Geographic variation of Sr and S isotope ratios in bottled waters in Japan and sources of Sr and S

The geographic distribution of the stable isotope ratio of Sr (⁸⁷Sr/⁸⁶Sr) is useful for identifying the provenance of drinking water, organisms, and agricultural products. To explore how environmental factors influence this ratio, we determined the ⁸⁷Sr/⁸⁶Sr, sulfur isotope ratio (δ³⁴S), and elemental composition of 208 commercially available bottled waters in Japan, and compared them with the ⁸⁷Sr/⁸⁶Sr values of groundwater, rainwater, rocks, and vegetables from similar localities. We classified the bottled waters into seven categories based on the geology of their source aquifers.
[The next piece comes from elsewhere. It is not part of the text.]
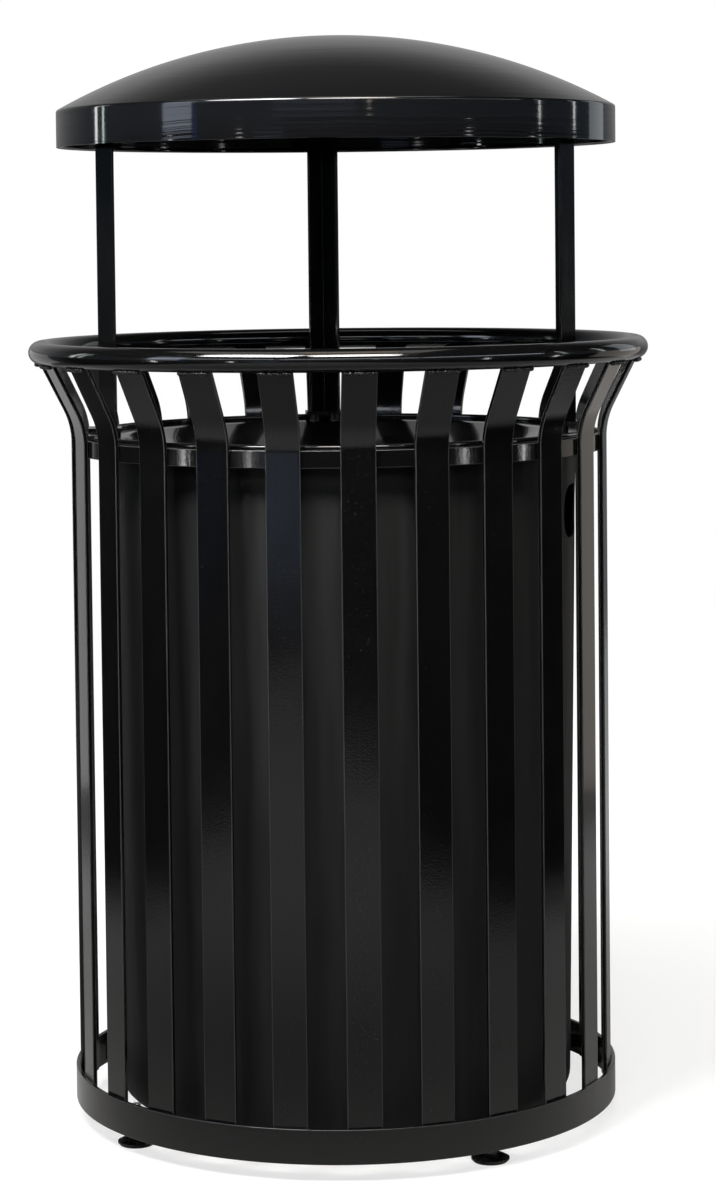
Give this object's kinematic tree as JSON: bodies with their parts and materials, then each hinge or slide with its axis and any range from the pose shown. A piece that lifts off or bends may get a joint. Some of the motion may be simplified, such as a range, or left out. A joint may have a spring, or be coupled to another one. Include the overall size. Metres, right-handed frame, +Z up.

The ⁸⁷Sr/⁸⁶Sr and concentrations of several elements (Ca, K, Si, Rb, and Ba) of the bottled waters differed with the aquifer rock type and were well correlated with the ⁸⁷Sr/⁸⁶Sr of reported spring waters, indicating that bottled water, like other groundwater, reflects the lithology and chemistry of its aquifer. The ⁸⁷Sr/⁸⁶Sr of bottled water, taken as a proxy for groundwater, showed regional variations consistent with those of rocks and vegetables, demonstrating that an ⁸⁷Sr/⁸⁶Sr map of water and agricultural products has value for determining the production areas of these substances. However, the value and range of ⁸⁷Sr/⁸⁶Sr differed among these three materials, and the degree of the difference between groundwater and rock depended on the rock type. An analysis of geochemical data from rocks and rainwater suggests that groundwater contains Sr and additional S derived from atmospheric sources such as rainwater and sea salt aerosols. The atmospheric contribution of Sr to groundwater is greatest in areas of siliceous sedimentary rocks with low Sr concentrations and high resistance to weathering. A weak correlation of δ³⁴S of bottled waters with ⁸⁷Sr/⁸⁶Sr indicates the usefulness of maps of combined Sr and S isotope ratios for groundwater provenance. This study shows that for accurate provenance determinations of groundwater, organisms, and agricultural products, it is essential to better quantify the contributions of Sr and S from the atmosphere as well as from rocks and human activities.